The study set out to find out the relevance of Working Capital Management in the management of production firms in Zimbabwe with a particular focus on the Olivine Industries Pvt Ltd. However, a sample of 20 questionnaires was send to Olivine Industries Pvt Ltd.’s various departments. The methodology which was adopted for this was a case study approach. The research methodology which was adopted in the study included a combination of qualitative and quantitative approaches and the method mainly used for data collection included questionnaires and interviews. However, the researcher encountered some limitations during the study some information required for the study was of a confidential and sensitive nature and as a result some participants were not willing to provide information on time as they had to first consult their superiors for permission to get authorisation for them to participate in the study. However, some questionnaires where later returned but the researcher had already done the data analysis from the 16 out of 20 questionnaires that were returned. The researcher overcame this challenge by ensuring that authorisation was obtained before gathering any data and giving assurance that all data collected was only for academic purposes. It was difficult to have an opportunity to interview top officials from Olivine Industries Pvt Ltd as some were committed to other programmes. The researcher overcame this challenge by making appointments in advance and sought approval from relevant offices or departments.

5.2 Findings
The findings from the research study were to find out the relevance of Working Capital Management in the management of production firms in Zimbabwe with a particular focus on the Olivine Industries Pvt Ltd and these were.
• Other methods that have been adopted at Olivine industries included bank transfers through (RTGS) and check deposits.
• The company has agreed with its suppliers of raw materials that such methods were among the best that the manufacturer and its various suppliers could adopt in the cases where cash was not easily available.
• Some of the challenges that the company has been experiencing had been reduced through the suspension of projects developments that the company was trying to embark on among them, the expansion and acquisition of equipment which management deemed as unnecessary.
• Financial managers indicated that the use of liquidity was only prioritised in some areas that were considered as critical in the day to day operations of the company.
• Financial manager were concerned with production, marketing and other activities whenever decisions were made about the acquisition or distribution of assets.
• Working capital management was important in that, liquidity, was an important factor in determining working capital policies which indicated the firm`s capability of generating cash in case of need.
• Sales growths as well as inventory periods were critical in measuring the position of the firm in term of values.
• Some of the limitations that the company was facing in gaining access to resources and financial markets were largely due to the fact that these companies usually have little or no access to financial resources due to the limited capacities for commercial banks as well as the central bank to meet such obligations.
• Interest rates were too high to make up for the high risk of granting credit to companies which prompted companies to look for other avenues to find financial resources such as resorting to borrowing from other companies so as to attain funds which were adequate to find their business operations and activities.
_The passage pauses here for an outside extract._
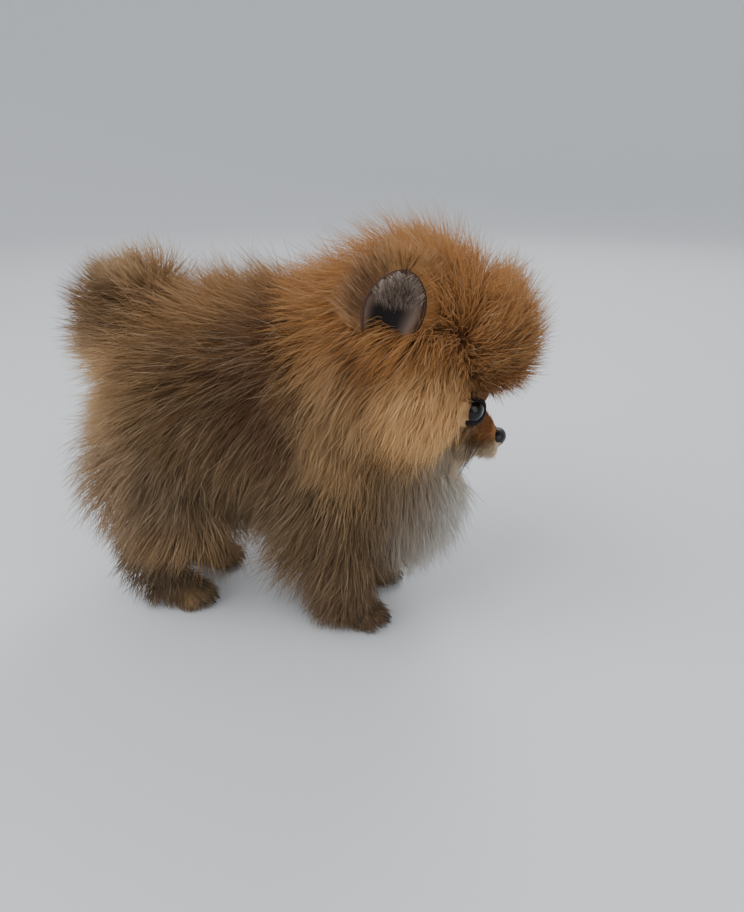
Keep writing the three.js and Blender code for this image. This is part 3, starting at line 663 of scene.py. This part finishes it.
# place: centre, spread, length, lift (1 stands up, 0 lies flat), lie (x back to front, y outwards, z up)
LIE = {
    "crown": ((58, 0, 156), 16, 46, 0.92, (-0.3, 0.35, 0.4)),
    "forehead": ((90, 0, 143), 12, 36, 0.9, (0.3, 0.3, 0.6)),
    "brow": ((104, 0, 127), 8, 20, 0.8, (0.4, 0.3, 0.3)),
    "temple": ((80, 22, 128), 9, 24, 0.88, (0.1, 0.5, -0.1)),
    "above eye": ((92, 15, 122), 7, 17, 0.7, (0.3, 0.6, 0.1)),
    "eye corner": ((95, 12, 112), 5, 4, 0.3, (-0.6, 0.6, 0.5)),
    "under eye": ((89, 17, 104), 5, 6, 0.35, (-0.8, 0.5, -0.6)),
    "bridge": ((100, 0, 113), 7, 6, 0.35, (-0.9, 0.2, 0.5)),
    "muzzle": ((101, 7, 99), 8, 5, 0.3, (-1.0, 0.4, -0.3)),
    "chin": ((96, 0, 86), 7, 9, 0.45, (-0.7, 0.2, -0.8)),
    "jaw": ((82, 8, 84), 8, 22, 0.6, (-0.3, 0.4, -0.9)),
    "cheek front": ((84, 17, 97), 7, 15, 0.5, (-0.6, 0.6, -0.8)),
    "cheek": ((76, 24, 108), 10, 29, 0.68, (-0.4, 0.6, -0.9)),
    "under cheek": ((68, 22, 94), 10, 35, 0.6, (-0.3, 0.5, -1.0)),
    "side of head": ((56, 26, 136), 12, 31, 0.75, (-0.6, 0.5, -0.5)),
    "nape": ((26, 0, 145), 14, 44, 0.8, (-0.9, 0.2, 0.2)),
    "ruff": ((36, 24, 118), 14, 38, 0.6, (-0.4, 0.3, -1.0)),
    "throat": ((68, 10, 84), 12, 30, 0.6, (-0.1, 0.3, -1.0)),
    "chest": ((74, 8, 62), 14, 38, 0.68, (0.4, 0.3, -1.0)),
    "back": ((0, 0, 138), 22, 51, 0.85, (-0.8, 0.2, 0.3)),
    "loin": ((-34, 0, 132), 18, 46, 0.85, (-0.8, 0.2, 0.3)),
    "flank": ((0, 27, 104), 22, 32, 0.68, (-0.6, 0.1, -0.8)),
    "belly": ((0, 12, 72), 20, 54, 0.7, (-0.3, 0.1, -1.0)),
    "low flank": ((-6, 24, 82), 14, 48, 0.6, (-0.3, 0.0, -1.0)),
    "rump": ((-66, 6, 104), 16, 34, 0.72, (-0.8, 0.2, -0.5)),
    "thigh": ((-60, 32, 72), 18, 30, 0.65, (-0.6, 0.3, -0.9)),
    "hock": ((-62, 24, 34), 12, 22, 0.55, (-0.6, 0.3, -0.9)),
    "upper arm": ((30, 30, 66), 16, 31, 0.65, (-0.4, 0.3, -0.9)),
    "elbow": ((22, 26, 46), 13, 46, 0.6, (-1.0, 0.2, -0.7)),
    "forearm": ((36, 24, 30), 11, 21, 0.55, (-0.5, 0.3, -0.9)),
    "front paw": ((46, 19.5, 8), 9, 7, 0.45, (0.4, 0.3, -0.8)),
    "hind paw": ((-42, 19.5, 8), 9, 7, 0.45, (0.4, 0.3, -0.8)),
    "tail root": ((-64, 0, 122), 8, 28, 0.8, (-0.8, 0.3, 0.6)),
    "tail": ((-64, 0, 142), 9, 28, 0.85, (-0.7, 0.5, 0.7)),
    "tail tip": ((-56, 0, 156), 8, 22, 0.85, (-0.2, 0.4, 0.8)),
}
LIE_NAMES = list(LIE)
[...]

• Sound working capital management policy was key to secure loans from financial institutions in the country among them commercial banks because with enough liquidity in hand it was possible to meet the day to day cash needs of the company and it was also possible for lenders to extend financial assistance to the company once they were confidant in the status of their working capital management policy framework.
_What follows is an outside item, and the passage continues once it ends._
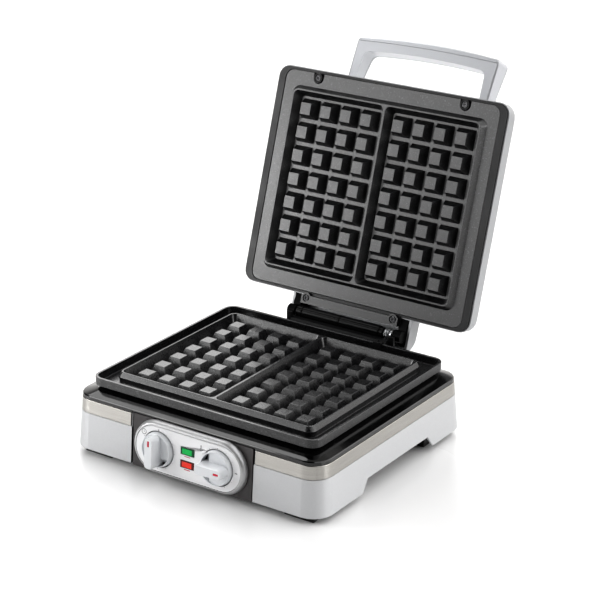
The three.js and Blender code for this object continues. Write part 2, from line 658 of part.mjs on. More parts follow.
function handleOutline(halfTop, top, bow, halfFoot, foot, radius) {
  const shape = new THREE.Shape();
  shape.moveTo(-halfFoot, foot);
  shape.lineTo(halfFoot, foot);
  shape.lineTo(halfTop, top - radius);
  shape.quadraticCurveTo(halfTop, top, halfTop - radius, top);
  shape.quadraticCurveTo(0, top + bow * 2, -halfTop + radius, top);
  shape.quadraticCurveTo(-halfTop, top, -halfTop, top - radius);
  shape.closePath();
  return shape;
}

/** Extrudes an outline from z0 to z1, and thickens it in proportion to the distance from the lid. */
function drawnOut(shape, z0, z1, bevel = 0) {
  const options = {
    depth: z1 - z0 - 2 * bevel, bevelEnabled: bevel > 0, bevelThickness: bevel, bevelSize: bevel,
    bevelOffset: -bevel, bevelSegments: 2, curveSegments: 8,
  };
  const geometry = new THREE.ExtrudeGeometry(shape, options).translate(0, 0, z0 + bevel);
  const position = geometry.attributes.position;
  for (let i = 0; i < position.count; i++) {
    const factor = HANDLE_ROOT + HANDLE_GROWTH * position.getY(i);
    position.setZ(i, position.getZ(i) * factor);
  }
  return solid(geometry);
}

function handleParts() {
  const whole = drawnOut(handleOutline(80.2, HANDLE_TOP, HANDLE_BOW, 79.4, -26, 6), 0, HANDLE_THICK, 2);
  const window = drawnOut(handleOutline(68.5, 26.2, 2.4, 71.8, -30, 9), -5, 25);
  const below = (offset, z0, z1) => drawnOut(
    handleOutline(100, HANDLE_SPLIT + offset, HANDLE_BOW, 100, -60, 0.5), z0, z1);
  const everything = handleOutline(110, 90, 1, 110, -60, 0.5);
  const frontEnd = HANDLE_THICK * BACK_SHARE;
  const ring = whole.subtract(window);
  const front = ring.intersect(drawnOut(everything, -5, frontEnd));
  const ends = box(-77.9, 77.9, 0, 60, -5, 40);
  const strip = front.subtract(below(0.35, -8, 25)).intersect(ends);
  const rest = below(0, -8, 25).add(box(-100, -78.2, 0, 60, -10, 40)).add(box(78.2, 100, 0, 60, -10, 40));
  const back = ring.intersect(drawnOut(everything, frontEnd + 0.3, 25));
  return { loop: front.intersect(rest), strip, back };
}

/** Release clip hooked over the rear wall of the lower plate's tray. */
function plateClip() {
  const [x0, x1] = [46, 54];
  return box(x0, x1, 101.6, 108.6, 72.6, 74.5)
    .add(box(x0, x1, 106.9, 108.6, 70.3, 72.7))
    .add(box(x0, x1, 101.6, 103.6, 69.6, 72.7))
    .subtract(post(50, 105.2, 72, 76, 1.2, 12));
}

// ---- Assembly ----------------------------------------------------------------

const machine = new THREE.Group();

piece(machine, 'base_housing', housing(), SILVER);
piece(machine, 'steel_trim_band', steelTrim(), STEEL);
piece(machine, 'deck_bezel', deck(), BLACK_GLOSS);
piece(machine, 'bottom_cover', bottomCover(), BLACK_MATT);
FEET.forEach(([side, y], i) => {
  const [x0, x1] = side < 0 ? [-FOOT_X[1], -FOOT_X[0]] : FOOT_X;
  piece(machine, `rubber_foot_${i + 1}`, box(x0 + 0.4, x1 - 0.4, y + 0.4, y + FOOT_LENGTH - 0.4, 0, 3.3), RUBBER);
});
BOSSES.forEach(([side, y], i) => {
  piece(machine, `bottom_screw_${i + 1}`, bottomScrew(side, y), ZINC);
});
piece(machine, 'cord_gland', cordGland(), BLACK_MATT);
piece(machine, 'terminal_block', box(-98, -66, 78, 92, 22, 36), BEIGE);
piece(machine, 'lower_plate', lowerPlate(), NON_STICK);
piece(machine, 'lower_heating_element', heater(GRID_Z - PLATE_BACK - 5, 40), ZINC);
piece(machine, 'lower_heat_reflector', lowerReflector(), STEEL);
piece(machine, 'thermostat_sensor', rod(30, 66, 0, GRID_Z - PLATE_BACK - 3, 2.2, 12), ZINC);
piece(machine, 'hinge_base', hingeBase(), BLACK_MATT);
piece(machine, 'hinge_barrel_end', barrel(-BARREL_X, -47.7), BLACK_MATT);
piece(machine, 'hinge_barrel_left', barrel(-47.3, -4.7), BLACK_MATT);
piece(machine, 'hinge_barrel_right', barrel(-4.3, 39.8), BLACK_MATT);
piece(machine, 'hinge_barrel_ring', barrel(40.2, 44.4, 5.2), BLACK_MATT);
piece(machine, 'hinge_washer', barrel(52.2, 54.2, 5), ZINC);
piece(machine, 'plate_clip', plateClip(), BLACK_MATT);
piece(machine, 'hinge_spring', tube(new SpringPath(), 0.8, 36, 3), ZINC);
piece(machine, 'hinge_pin', rod(-PIN_END, PIN_END, HINGE_Y, HINGE_Z, PIN_RADIUS, 16), ZINC);

const panel = new THREE.Group();
panel.position.set(0, -(BODY_Y + FLARE * (TRIM_TOP - CONTROL_Z)), CONTROL_Z);
panel.rotation.x = Math.PI / 2 - PANEL_TILT;
machine.add(panel);
piece(panel, 'front_panel', frontPanel(), ANTHRACITE);
piece(panel, 'control_bezel', controlBezel(), CHROME);
piece(panel, 'control_fascia', controlFascia(), FASCIA_WHITE);
piece(panel, 'green_lens', lens(1), GREEN);
piece(panel, 'red_lens', lens(-1), RED);
piece(panel, 'green_lamp', lamp(1), AMBER_GLASS);
piece(panel, 'red_lamp', lamp(-1), AMBER_GLASS);
for (const [name, x] of Object.entries(KNOB_AXES)) {
  const seat = new THREE.Group();
  seat.position.x = x;
  panel.add(seat);
  piece(seat, `${name}_unit`, switchUnit(name === 'timer'), BEIGE);
  piece(seat, `${name}_shaft`, shaft(), ZINC);
  const turn = name === 'timer' ? 0 : THERMOSTAT_TURN;
  piece(seat, `${name}_knob`, knob(turn), SILVER);
  piece(seat, `${name}_mark`, knobMark(turn), RED);
}

// The pivot turns about the hinge axis; the frame inside it holds the lid as it lies when shut.
const pivot = new THREE.Group();
pivot.position.set(0, HINGE_Y, HINGE_Z);
pivot.rotation.x = THREE.MathUtils.degToRad(-LID_OPEN);
machine.add(pivot);
const lid = new THREE.Group();
lid.position.set(0, -HINGE_Y, -HINGE_Z);
pivot.add(lid);
piece(lid, 'lid_cover', lidCover(), SILVER);
piece(lid, 'lid_panel', pad([[COVER_TOP - 0.7, 71.6, 61.6, 9.6], [COVER_TOP + 0.4, 71.6, 61.6, 9.6]]), STEEL);
piece(lid, 'lid_rim', lidRim(), BLACK_MATT);
piece(lid, 'upper_plate', upperPlate(), NON_STICK);
piece(lid, 'upper_heating_element', heater(LID_Z + PLATE_BACK + 5, LID_Z + PLATE_BACK + 18), ZINC);
piece(lid, 'upper_heat_reflector', upperReflector(), STEEL);
piece(lid, 'hinge_strip', hingeStrip(), NON_STICK);
for (const [name, side] of [['left', -1], ['right', 1]]) {
  piece(lid, `hinge_arm_${name}`, hingeArm(side), BLACK_MATT);
  piece(lid, `far_screw_${name}`, capScrew([side * FAR_SCREW[0], FAR_SCREW[1]], FLANGE_Z - 1.2, 9), ZINC);
  piece(lid, `near_screw_${name}`, capScrew([side * NEAR_SCREW[0], NEAR_SCREW[1]], LID_Z + 2.1, 8), ZINC);
}

const HANDLE_PLACE = [0, -109.5, LID_Z + 54];
const toLid = new THREE.Matrix4().makeRotationX(-HANDLE_TILT)
  .multiply(new THREE.Matrix4().makeScale(-1, -1, 1));
toLid.setPosition(...HANDLE_PLACE);
const handle = handleParts();
for (const [name, body] of [['handle', handle.loop], ['handle_strip', handle.strip], ['handle_back', handle.back]]) {
  piece(lid, name, solid(skin(body).applyMatrix4(toLid)).subtract(dome(GAP)), SILVER);
}

// The origin is the middle of the footprint of the whole machine, lid open.
machine.updateMatrixWorld(true);
const bounds = new THREE.Box3().setFromObject(machine);
machine.position.y = -(bounds.min.y + bounds.max.y) / 2;

export default machine;
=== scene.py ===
"""Looks of the double waffle maker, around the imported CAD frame."""
import json
import math

import bmesh
import bpy
from mathutils import Matrix, Vector


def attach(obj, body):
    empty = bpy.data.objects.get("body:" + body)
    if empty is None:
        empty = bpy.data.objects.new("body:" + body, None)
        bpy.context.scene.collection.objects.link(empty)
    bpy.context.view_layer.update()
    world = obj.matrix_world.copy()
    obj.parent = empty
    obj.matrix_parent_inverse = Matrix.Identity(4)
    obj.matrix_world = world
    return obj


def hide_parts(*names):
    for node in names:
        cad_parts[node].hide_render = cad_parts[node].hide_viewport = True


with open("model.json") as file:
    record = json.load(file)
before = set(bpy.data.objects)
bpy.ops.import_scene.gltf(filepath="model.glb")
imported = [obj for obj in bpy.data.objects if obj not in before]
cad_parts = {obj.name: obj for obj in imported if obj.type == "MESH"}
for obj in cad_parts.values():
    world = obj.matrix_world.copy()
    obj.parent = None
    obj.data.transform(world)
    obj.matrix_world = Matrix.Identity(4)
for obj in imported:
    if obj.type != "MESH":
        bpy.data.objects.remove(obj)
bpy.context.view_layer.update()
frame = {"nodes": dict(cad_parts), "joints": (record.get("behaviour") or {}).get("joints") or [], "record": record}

NODES = frame["nodes"]
RECORD = frame["record"]
MM = 0.001
scene = bpy.context.scene
collection = scene.collection

# ---- Where the CAD puts things ---------------------------------------------------------

HINGE = next(j for j in frame["joints"] if j["name"] == "lid_hinge")
PIN_BEHIND_PLATES = 0.1247  # m, from the middle of the plates back to the hinge pin
ORIGIN_Y = HINGE["pos_m"][1] - PIN_BEHIND_PLATES  # m, middle of the plates

# Front of the housing, in mm. Its wall leans back as it rises.
WALL_LEAN = 0.0847  # mm back for each mm up
WALL_TOP = 53.6  # height at which the wall's distance is given
WALL_TOP_FRONT = 116.84  # from the middle of the plates to the wall, at that height
PANEL_HEIGHT = 30.2  # height of the middle of the control panel
PANEL_FRONT = WALL_TOP_FRONT + WALL_LEAN * (WALL_TOP - PANEL_HEIGHT)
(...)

• Sound working capital management could assist Olivine Industries to pay the banks in time which would also improve the relationship of Olivine and banks around Zimbabwe.
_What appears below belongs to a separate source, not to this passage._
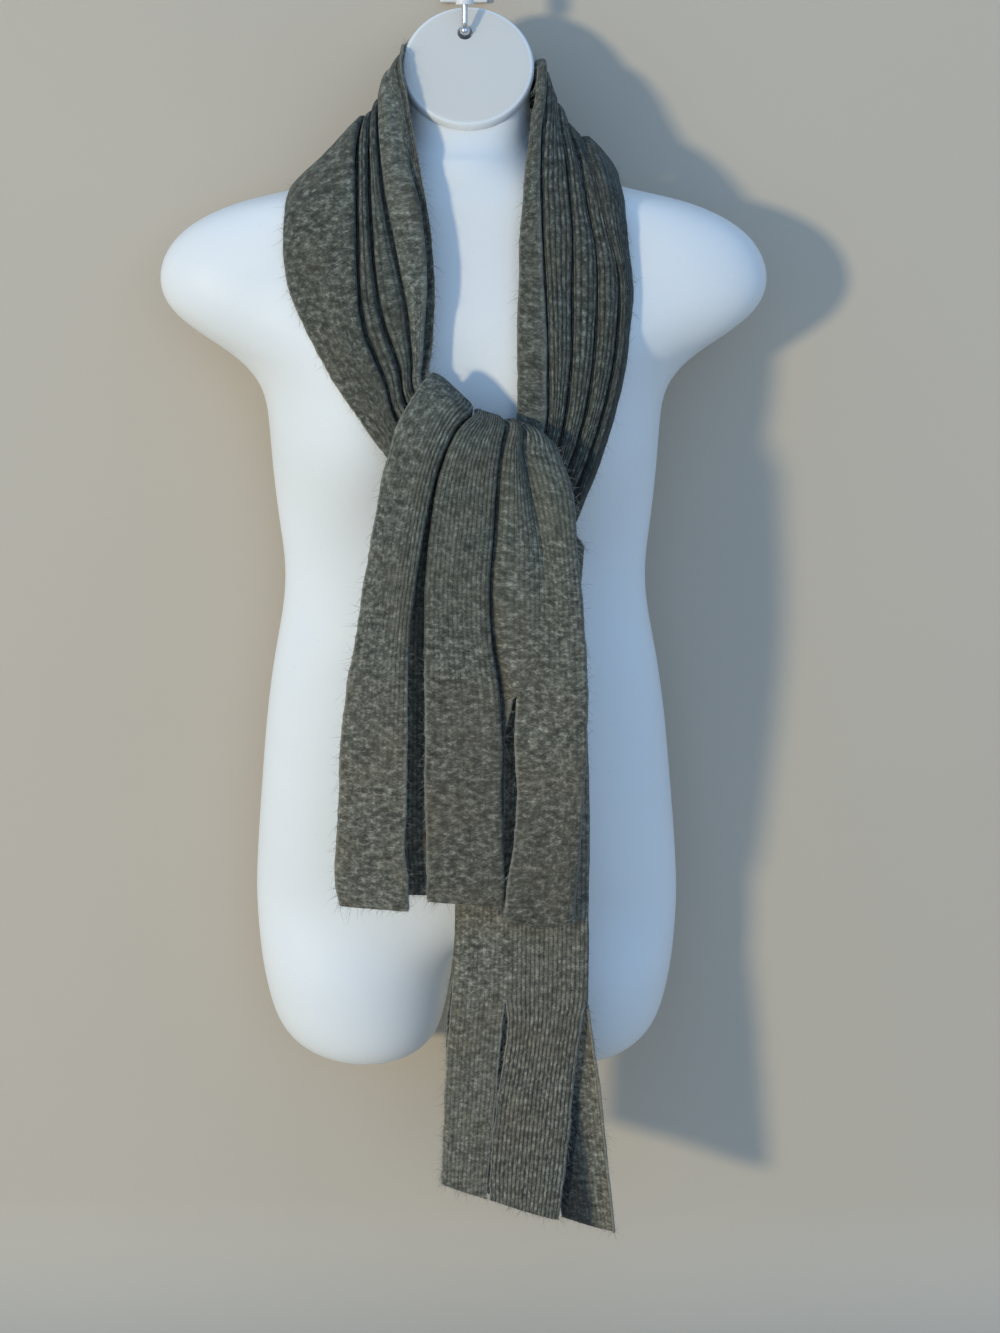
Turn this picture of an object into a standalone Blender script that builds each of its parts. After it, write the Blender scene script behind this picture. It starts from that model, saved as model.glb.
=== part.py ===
"""A rib-knit scarf knotted round a hanging torso form.

The form hangs by a wire hook from a plate on a wall. The scarf goes round
the neck, its left strand crosses over the right one, goes round it and comes
up through the neck opening, and falls in front as the short end. The right
strand goes on down behind it as the long end. Both ends are cut into strips.

+X is the viewer's right, the front faces -Y and +Z is up. The origin is on
the back of the wall plate. Every table and named size is in millimetres.
"""
import math
from collections import namedtuple

import bpy
from mathutils import Vector
from mathutils.bvhtree import BVHTree

MM = 0.001

# The cloth
WALL = 2.0
LAYER = 4.0
PLEAT = 2 * LAYER
TUCK = 13.0
RISE = 6.0
GROOVE = 3.0
SEAM = 0.3
CLEAR = 1.0
EDGE_LEVEL = 0.35
LEVEL_ROOM = 8.0
LOW_ROOM = 12.0
LOW_EDGE = 0.5
LOW_START = 0.8
LOW_LEVEL = 1.0
LOW_LAP = 0.6
START_SHARE = 0.3
START_LEVEL = 0.8
TURN_ROOM = 3.0
LEAST_TUCK = 1.0
FULL_LAP = 0.7
LEAST_SLOPE = 0.4

# The groove that a pleat becomes where it stands straight: its half width at
# the top, at half its height and at its floor, and the floor's level
GROOVE_TOP = 4.5
GROOVE_WAIST = 3.2
GROOVE_FLOOR = 2.2
GROOVE_LEVEL = 0.5

# The form
RING_POINTS = 36
NECK_TILT = 63.5
BUST_X = 76.0
BUST_Z = -322.0
BUST_HEIGHT = 22.0
BUST_SIDE = 72.0
BUST_ABOVE = 120.0
BUST_BELOW = 70.0
BODY_Y = -60.0
CROTCH_POINTS = 5
LEG_TURN = 150.0
CROTCH_Y = -64.0
CROTCH_Z = -757.0
CROTCH_RISE = 24.0
CROTCH_REACH = 42.0

# The hook and its plate
HOOK_X = 2.0
HOLE_Y = -73.0
HOLE_Z = -42.0
HOLE_RADIUS = 5.6
HOLE_DEPTH = 20.0
WIRE_RADIUS = 2.1
WIRE_Y = -79.0
WIRE_TOP = -10.0
WIRE_LEVEL = -40.5
WIRE_BEND = 6.0
WIRE_END_Y = -69.0
BEAD_RADIUS = 3.8
BEAD_Y = -76.0
PLATE_WIDTH = 36.0
PLATE_TOP = 28.0
PLATE_BOTTOM = -16.0
PLATE_DEPTH = 5.0
PLATE_ROUND = 1.2
ARM_WIDTH = 10.0
ARM_HEIGHT = 11.0
SOCKET_RADIUS = 6.5
SOCKET_BOTTOM = -23.0
SOCKET_TOP = 7.0
WIRE_SIDES = 12
BEAD_SIDES = 14
BEAD_RINGS = 9
BEAD_REACH = 0.985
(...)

• Goodwill by the company also enhanced with the proper management of working capital was adequate to secure funds for use in the day to day running of the business.
• Implementing a successful and effective working capital management system was a greater idea for many companies to improve its earnings.
• Working capital was particularly important for the company so as to generate operational capital by minimizing investment in fixed assets through the renting or leasing of plant and equipment but should avoid investment in cash, trade debtors and stock.
• The most important objective of working capital management was to maintain the optimum balance for each of the working capital component which included making sure that funds were held as cash in banks deposits for as long as and in the largest amounts possible, thereby maximizing the interest earned which can then be used in the investment of other assets or reducing other liabilities.

5.3 Recommendations
The recommendations which were derived from the study were that;
• Olivine industries should continue to adopt bank transfers through (RTGS) and check deposits and other methods which it deems necessary so as to remain competitive from foreign competitors.
• The adoption of alternative financial transactions between Olivine Industries and suppliers of raw materials were among the best that the manufacturer and its various suppliers had adopted in the cases where cash was not easily available.
• The company should continue to scale down, or suspend some projects developments that the company had been trying to embark on among such as the expansion and acquisition of equipment which management deemed as unnecessary so as to save cash which it sometimes collects on a daily bases from its customers.
• Financial managers should continue to use liquidity only prioritised in some areas that were considered as critical in the day to day operations of the company.
• Financial manager should direct financial resources in areas such as production, marketing and other activities whenever decisions were made about the acquisition or distribution of assets.
• Working capital management was important in that, liquidity, was an important factor in determining working capital policies which indicated the firm`s capability of generating cash in case of need.
• Sales growths and inventory periods should remain the benchmark through which the company can measure the position of the firm in term of values.
• The company should continue to establish fairly channels through which it can access resources and financial through collaborating and continuous engagement with commercial banks as well as the central bank to meet such obligations.
• The company should work with other institutions were interest rates were low to make up for or to look for other avenues to find financial resources such as resorting to borrowing from other companies so as to attain funds which would be adequate to find their business operations and activities.
• Sound working capital management policy should remain key to secure loans from financial institutions in the country among them commercial banks because with enough liquidity in hand it would be possible to meet the day to day cash needs of the company and it was also possible for lenders to extend financial assistance to the company once confidant in the status of their working capital management policy framework.
• Such sound working capital management could assist Olivine Industries to pay the banks in time which also improves the relationship of Olivine and banks around Zimbabwe.
• Goodwill by the firm also enhances confidence through the proper management of working capital as there will be adequate funds to use in the day to day running of the business.
• The company should implement successful and effective working capital management system to improve their earnings.
• Working capital should remain important so that the company can generate operational capital by minimizing investment in fixed assets through the renting or leasing of plant and equipment but should also avoid investment in cash, trade debtors and stock.
• The most important objective of working capital management is to maintain the optimum balance for each of the working capital component which included making sure that funds were held as cash in banks deposits for as long as and in the largest amounts possible, thereby maximizing the interest earned which can then be used in the investment of other assets or reducing other liabilities by the company.